Ford s’engage à investir 2 milliards de dollars pour mettre en œuvre ce système révolutionnaire dans son usine d’assemblage de Louisville. L’entreprise prévoit une augmentation de 40 % de la vitesse de production, une réduction comparable du nombre de postes de travail et une diminution de 20 % du nombre total de pièces requises. Farley souligne d’autres économies de matériaux, notamment 30 % de fixations en moins et un faisceau de câbles dans un prochain camion de taille moyenne qui sera près d’un mile plus court et 10 kilogrammes plus léger.

Ce nouveau paradigme de fabrication nécessite une architecture de véhicule sur mesure, conduisant au développement de la « Plateforme Universelle VE de Ford ». Ce tout nouveau système de 400 volts est conçu dès le départ pour accueillir l’assemblage en trois parties, offrant une base évolutive et modulaire pour une gamme diversifiée de VE, des voitures compactes du segment B aux fourgonnettes et aux SUV à trois rangées. Une innovation clé de cette plateforme est l’utilisation de batteries prismatiques au lithium-fer-phosphate (LFP) fabriquées par Ford, qui sont non seulement moins chères et plus sûres, mais servent également de plancher structurel du véhicule. Cette approche « cellule-à-carrosserie » signifie que la batterie elle-même forme la structure primaire du véhicule, avec des sièges montés directement dessus, une évolution distincte des technologies existantes de cellule-à-châssis ou cellule-à-pack.

Le premier véhicule à émerger de cette plateforme révolutionnaire est prévu pour 2027 : un pick-up électrique à quatre portes de taille moyenne. Ford vise un prix de départ impressionnamment bas de 30 000 $, promettant des performances comparables à celles d’une Mustang EcoBoost et plus d’espace pour les passagers qu’un Toyota RAV4.
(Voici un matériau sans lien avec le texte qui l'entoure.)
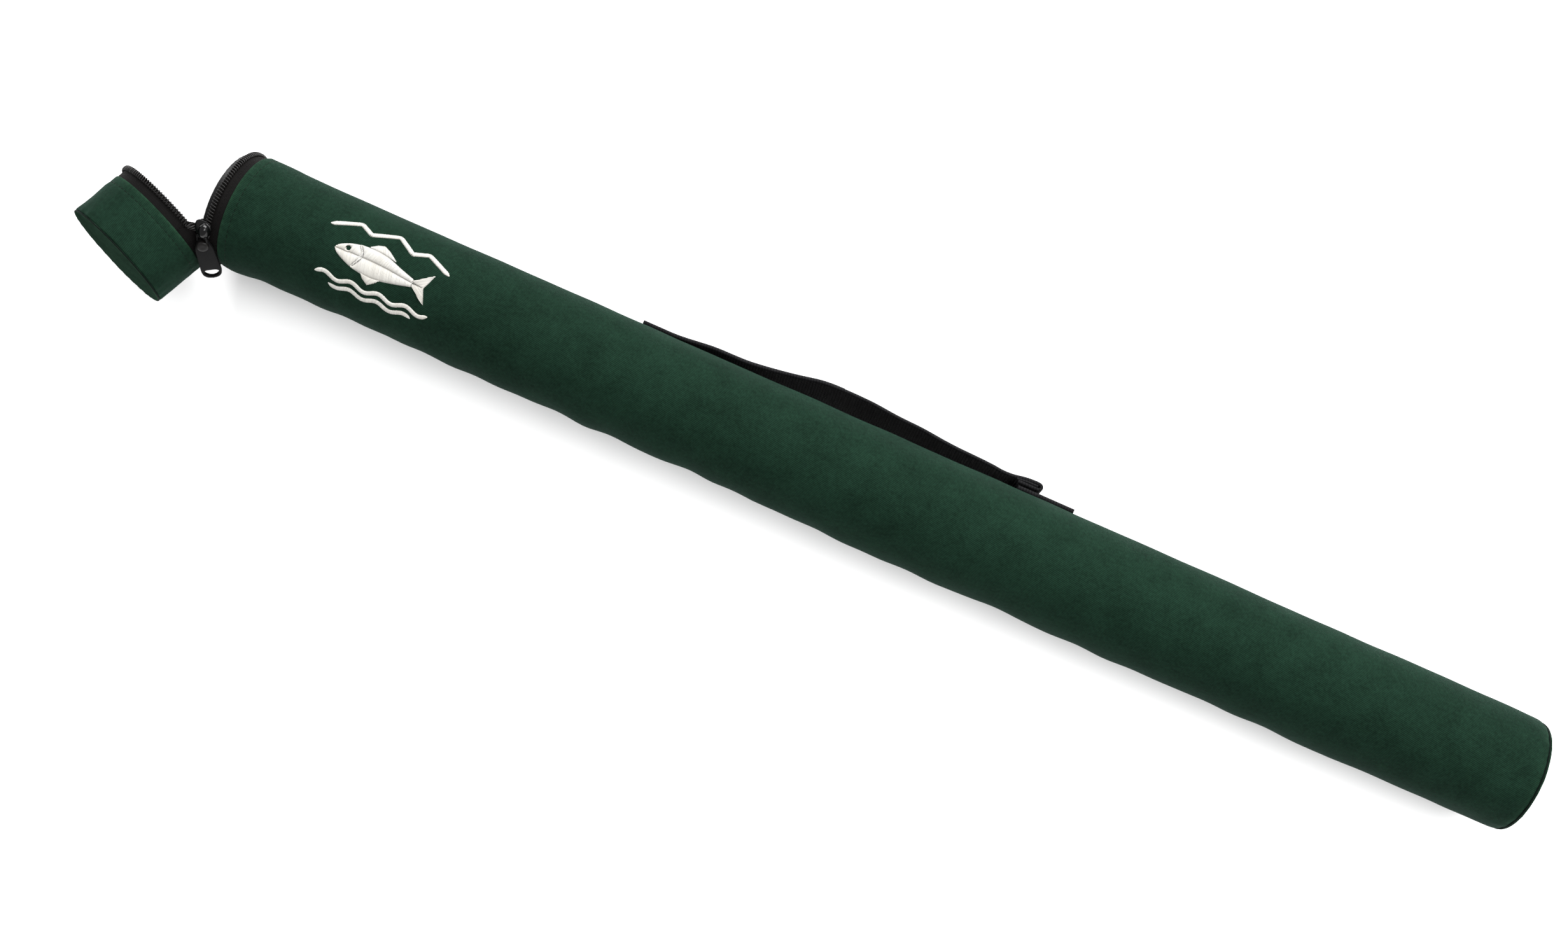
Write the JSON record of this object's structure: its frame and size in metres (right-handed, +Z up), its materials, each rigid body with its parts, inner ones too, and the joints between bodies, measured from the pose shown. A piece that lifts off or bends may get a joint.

Derrière ce projet ambitieux se trouve une équipe dédiée de « skunkworks », dirigée par Doug Field, directeur des VE, du numérique et du design chez Ford, qui a précédemment joué des rôles pivots dans le programme automobile d’Apple et le développement du Model 3 de Tesla. Field a fait venir Alan Clarke, un ancien collègue de Tesla à qui l’on attribue la conception de plus de véhicules électriques que presque n’importe qui d’autre au niveau mondial au moment de son recrutement il y a trois ans. Clarke a démarré le projet en tant qu’individu seul et a rapidement bâti une équipe de classe mondiale, attirant les meilleurs talents de rivaux comme Rivian et Tesla.

Malgré sa nature innovante, les défis d’ingénierie ont été immenses. Field admet qu’il n’y a eu “aucune percée magique unique”, mais plutôt une série de problèmes d’“ingénierie vraiment, vraiment difficiles”. Ceux-ci incluaient le maintien de l’intégrité structurelle d’une carrosserie sans plancher pendant l’assemblage, la gestion des processus de peinture sur des pièces segmentées, et peut-être le plus difficile, le perfectionnement du joint final où le module avant se connecte — assurant l’étanchéité, la résistance aux chocs, la résistance à la corrosion et la précision dimensionnelle.

Bien que des éléments comme l’architecture zonale (vue dans le Tesla Model Y et de nombreux VE chinois) et les grandes pièces moulées en aluminium (utilisées par Tesla et les fabricants chinois) ne soient pas entièrement nouveaux, la véritable innovation de Ford réside dans sa revendication de véritablement compléter trois modules distincts avant leur assemblage final. Cela pourrait donner à Ford une avance significative sur des rivaux comme Tesla, qui a discuté de processus de fabrication « déballés » similaires mais ne les a pas encore pleinement mis en œuvre. Ford, souvent perçu comme un « dinosaure » de l’automobile, a, dans ce cas, montré l’agilité d’un vélociraptor.

Farley considère ce nouveau paradigme de fabrication comme la réponse de Ford au formidable défi posé par les constructeurs automobiles chinois, en particulier BYD, avec sa vaste main-d’œuvre et son intégration verticale. Il reconnaît que Ford ne peut pas rivaliser en termes d’échelle ou d’intégration verticale. Au lieu de cela, la stratégie consiste à innover. « Doug, Alan et l’équipe ont construit un système de propulsion qui était comme Apollo 13, géré au watt près pour que notre batterie puisse être beaucoup plus petite que celle de BYD », explique Farley. « Leur avantage de coût sur l’intégration verticale de la batterie est compensé par l’innovation dans le groupe motopropulseur. Nous ne pouvons pas les battre sur l’échelle. Nous ne pouvons pas les battre sur l’intégration verticale. Mais nous pouvons les battre sur l’innovation. » Ce pari audacieux pourrait redéfinir non seulement l’avenir de Ford, mais aussi le paysage concurrentiel de l’industrie mondiale des VE.